*WRITTEN PROBLEM*:
What follows is a listing; restate every line of it word for word.

*EXTRACTED MATERIAL*:

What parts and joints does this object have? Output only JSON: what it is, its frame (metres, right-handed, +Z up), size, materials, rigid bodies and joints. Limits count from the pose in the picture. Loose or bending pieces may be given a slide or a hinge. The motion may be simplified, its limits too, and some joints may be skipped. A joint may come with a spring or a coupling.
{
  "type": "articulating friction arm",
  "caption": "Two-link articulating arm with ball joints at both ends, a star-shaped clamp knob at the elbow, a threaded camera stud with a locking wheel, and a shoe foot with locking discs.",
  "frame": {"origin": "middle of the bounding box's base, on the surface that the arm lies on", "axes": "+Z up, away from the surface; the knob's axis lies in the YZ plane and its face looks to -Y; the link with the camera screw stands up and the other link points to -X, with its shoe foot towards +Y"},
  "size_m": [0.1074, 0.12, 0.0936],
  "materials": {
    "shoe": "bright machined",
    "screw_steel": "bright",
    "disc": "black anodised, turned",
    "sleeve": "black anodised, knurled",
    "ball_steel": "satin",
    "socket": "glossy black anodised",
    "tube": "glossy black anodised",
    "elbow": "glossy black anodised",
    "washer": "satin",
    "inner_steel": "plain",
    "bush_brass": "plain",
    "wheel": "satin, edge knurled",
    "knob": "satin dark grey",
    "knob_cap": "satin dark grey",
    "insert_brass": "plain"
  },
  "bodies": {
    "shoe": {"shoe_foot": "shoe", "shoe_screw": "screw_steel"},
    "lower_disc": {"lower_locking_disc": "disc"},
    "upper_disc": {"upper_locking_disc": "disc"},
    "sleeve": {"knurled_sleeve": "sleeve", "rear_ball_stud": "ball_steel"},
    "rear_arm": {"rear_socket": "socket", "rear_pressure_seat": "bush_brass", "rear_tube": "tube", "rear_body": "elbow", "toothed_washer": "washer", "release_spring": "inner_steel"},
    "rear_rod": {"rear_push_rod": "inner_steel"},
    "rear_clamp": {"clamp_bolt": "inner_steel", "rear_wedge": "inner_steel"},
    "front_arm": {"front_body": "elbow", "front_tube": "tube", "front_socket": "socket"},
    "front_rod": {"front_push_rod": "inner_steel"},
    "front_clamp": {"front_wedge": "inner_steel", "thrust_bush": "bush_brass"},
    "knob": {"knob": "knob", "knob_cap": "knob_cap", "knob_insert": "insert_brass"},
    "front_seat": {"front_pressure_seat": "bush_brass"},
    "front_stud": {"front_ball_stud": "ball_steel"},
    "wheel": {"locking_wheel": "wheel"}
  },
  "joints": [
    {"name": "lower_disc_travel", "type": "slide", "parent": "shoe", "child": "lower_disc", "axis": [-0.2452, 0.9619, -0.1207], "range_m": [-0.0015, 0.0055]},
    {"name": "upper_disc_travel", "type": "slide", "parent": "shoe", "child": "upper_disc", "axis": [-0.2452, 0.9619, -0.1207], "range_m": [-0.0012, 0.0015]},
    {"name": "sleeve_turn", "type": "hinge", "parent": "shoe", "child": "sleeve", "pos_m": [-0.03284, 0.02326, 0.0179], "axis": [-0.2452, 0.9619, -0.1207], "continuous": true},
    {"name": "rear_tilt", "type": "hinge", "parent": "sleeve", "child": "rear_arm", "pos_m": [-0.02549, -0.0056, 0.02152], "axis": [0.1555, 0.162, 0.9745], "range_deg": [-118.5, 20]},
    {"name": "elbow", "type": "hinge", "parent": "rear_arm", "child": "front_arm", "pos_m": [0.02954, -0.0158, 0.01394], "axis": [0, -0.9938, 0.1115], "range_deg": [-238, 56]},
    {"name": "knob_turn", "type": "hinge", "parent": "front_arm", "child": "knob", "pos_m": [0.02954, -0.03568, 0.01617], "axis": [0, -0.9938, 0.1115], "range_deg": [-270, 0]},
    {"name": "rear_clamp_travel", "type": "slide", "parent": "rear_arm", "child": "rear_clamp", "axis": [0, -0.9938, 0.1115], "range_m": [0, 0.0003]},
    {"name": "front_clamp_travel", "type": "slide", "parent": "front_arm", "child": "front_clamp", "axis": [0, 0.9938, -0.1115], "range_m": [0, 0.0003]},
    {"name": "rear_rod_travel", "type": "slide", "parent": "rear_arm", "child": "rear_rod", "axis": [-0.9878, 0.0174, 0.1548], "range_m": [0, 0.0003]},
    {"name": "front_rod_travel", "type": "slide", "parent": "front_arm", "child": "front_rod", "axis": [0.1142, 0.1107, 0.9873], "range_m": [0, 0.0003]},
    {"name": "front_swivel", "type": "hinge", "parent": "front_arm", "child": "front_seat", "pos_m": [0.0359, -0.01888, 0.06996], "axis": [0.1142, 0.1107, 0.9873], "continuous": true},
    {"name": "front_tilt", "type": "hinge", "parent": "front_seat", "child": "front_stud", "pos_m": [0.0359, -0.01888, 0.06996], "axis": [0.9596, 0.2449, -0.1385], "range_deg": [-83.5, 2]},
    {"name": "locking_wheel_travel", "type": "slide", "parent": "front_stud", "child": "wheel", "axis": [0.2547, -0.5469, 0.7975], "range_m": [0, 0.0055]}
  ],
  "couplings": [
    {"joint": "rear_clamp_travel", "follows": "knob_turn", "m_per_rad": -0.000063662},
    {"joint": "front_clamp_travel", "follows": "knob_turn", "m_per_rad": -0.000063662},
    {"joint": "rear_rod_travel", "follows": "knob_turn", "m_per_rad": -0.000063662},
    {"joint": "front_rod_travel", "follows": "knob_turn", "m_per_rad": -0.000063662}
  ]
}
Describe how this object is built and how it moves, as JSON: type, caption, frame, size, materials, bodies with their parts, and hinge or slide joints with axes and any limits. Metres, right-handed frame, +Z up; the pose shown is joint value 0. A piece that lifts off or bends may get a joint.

*FINISHED EXERCISE*:
What parts and joints does this object have? Output only JSON: what it is, its frame (metres, right-handed, +Z up), size, materials, rigid bodies and joints. Limits count from the pose in the picture. Loose or bending pieces may be given a slide or a hinge. The motion may be simplified, its limits too, and some joints may be skipped. A joint may come with a spring or a coupling.
{
  "type": "articulating friction arm",
  "caption": "Two-link articulating arm with ball joints at both ends, a star-shaped clamp knob at the elbow, a threaded camera stud with a locking wheel, and a shoe foot with locking discs.",
  "frame": {"origin": "middle of the bounding box's base, on the surface that the arm lies on", "axes": "+Z up, away from the surface; the knob's axis lies in the YZ plane and its face looks to -Y; the link with the camera screw stands up and the other link points to -X, with its shoe foot towards +Y"},
  "size_m": [0.1074, 0.12, 0.0936],
  "materials": {
    "shoe": "bright machined",
    "screw_steel": "bright",
    "disc": "black anodised, turned",
    "sleeve": "black anodised, knurled",
    "ball_steel": "satin",
    "socket": "glossy black anodised",
    "tube": "glossy black anodised",
    "elbow": "glossy black anodised",
    "washer": "satin",
    "inner_steel": "plain",
    "bush_brass": "plain",
    "wheel": "satin, edge knurled",
    "knob": "satin dark grey",
    "knob_cap": "satin dark grey",
    "insert_brass": "plain"
  },
  "bodies": {
    "shoe": {"shoe_foot": "shoe", "shoe_screw": "screw_steel"},
    "lower_disc": {"lower_locking_disc": "disc"},
    "upper_disc": {"upper_locking_disc": "disc"},
    "sleeve": {"knurled_sleeve": "sleeve", "rear_ball_stud": "ball_steel"},
    "rear_arm": {"rear_socket": "socket", "rear_pressure_seat": "bush_brass", "rear_tube": "tube", "rear_body": "elbow", "toothed_washer": "washer", "release_spring": "inner_steel"},
    "rear_rod": {"rear_push_rod": "inner_steel"},
    "rear_clamp": {"clamp_bolt": "inner_steel", "rear_wedge": "inner_steel"},
    "front_arm": {"front_body": "elbow", "front_tube": "tube", "front_socket": "socket"},
    "front_rod": {"front_push_rod": "inner_steel"},
    "front_clamp": {"front_wedge": "inner_steel", "thrust_bush": "bush_brass"},
    "knob": {"knob": "knob", "knob_cap": "knob_cap", "knob_insert": "insert_brass"},
    "front_seat": {"front_pressure_seat": "bush_brass"},
    "front_stud": {"front_ball_stud": "ball_steel"},
    "wheel": {"locking_wheel": "wheel"}
  },
  "joints": [
    {"name": "lower_disc_travel", "type": "slide", "parent": "shoe", "child": "lower_disc", "axis": [-0.2452, 0.9619, -0.1207], "range_m": [-0.0015, 0.0055]},
    {"name": "upper_disc_travel", "type": "slide", "parent": "shoe", "child": "upper_disc", "axis": [-0.2452, 0.9619, -0.1207], "range_m": [-0.0012, 0.0015]},
    {"name": "sleeve_turn", "type": "hinge", "parent": "shoe", "child": "sleeve", "pos_m": [-0.03284, 0.02326, 0.0179], "axis": [-0.2452, 0.9619, -0.1207], "continuous": true},
    {"name": "rear_tilt", "type": "hinge", "parent": "sleeve", "child": "rear_arm", "pos_m": [-0.02549, -0.0056, 0.02152], "axis": [0.1555, 0.162, 0.9745], "range_deg": [-118.5, 20]},
    {"name": "elbow", "type": "hinge", "parent": "rear_arm", "child": "front_arm", "pos_m": [0.02954, -0.0158, 0.01394], "axis": [0, -0.9938, 0.1115], "range_deg": [-238, 56]},
    {"name": "knob_turn", "type": "hinge", "parent": "front_arm", "child": "knob", "pos_m": [0.02954, -0.03568, 0.01617], "axis": [0, -0.9938, 0.1115], "range_deg": [-270, 0]},
    {"name": "rear_clamp_travel", "type": "slide", "parent": "rear_arm", "child": "rear_clamp", "axis": [0, -0.9938, 0.1115], "range_m": [0, 0.0003]},
    {"name": "front_clamp_travel", "type": "slide", "parent": "front_arm", "child": "front_clamp", "axis": [0, 0.9938, -0.1115], "range_m": [0, 0.0003]},
    {"name": "rear_rod_travel", "type": "slide", "parent": "rear_arm", "child": "rear_rod", "axis": [-0.9878, 0.0174, 0.1548], "range_m": [0, 0.0003]},
    {"name": "front_rod_travel", "type": "slide", "parent": "front_arm", "child": "front_rod", "axis": [0.1142, 0.1107, 0.9873], "range_m": [0, 0.0003]},
    {"name": "front_swivel", "type": "hinge", "parent": "front_arm", "child": "front_seat", "pos_m": [0.0359, -0.01888, 0.06996], "axis": [0.1142, 0.1107, 0.9873], "continuous": true},
    {"name": "front_tilt", "type": "hinge", "parent": "front_seat", "child": "front_stud", "pos_m": [0.0359, -0.01888, 0.06996], "axis": [0.9596, 0.2449, -0.1385], "range_deg": [-83.5, 2]},
    {"name": "locking_wheel_travel", "type": "slide", "parent": "front_stud", "child": "wheel", "axis": [0.2547, -0.5469, 0.7975], "range_m": [0, 0.0055]}
  ],
  "couplings": [
    {"joint": "rear_clamp_travel", "follows": "knob_turn", "m_per_rad": -0.000063662},
    {"joint": "front_clamp_travel", "follows": "knob_turn", "m_per_rad": -0.000063662},
    {"joint": "rear_rod_travel", "follows": "knob_turn", "m_per_rad": -0.000063662},
    {"joint": "front_rod_travel", "follows": "knob_turn", "m_per_rad": -0.000063662}
  ]
}
Describe how this object is built and how it moves, as JSON: type, caption, frame, size, materials, bodies with their parts, and hinge or slide joints with axes and any limits. Metres, right-handed frame, +Z up; the pose shown is joint value 0. A piece that lifts off or bends may get a joint.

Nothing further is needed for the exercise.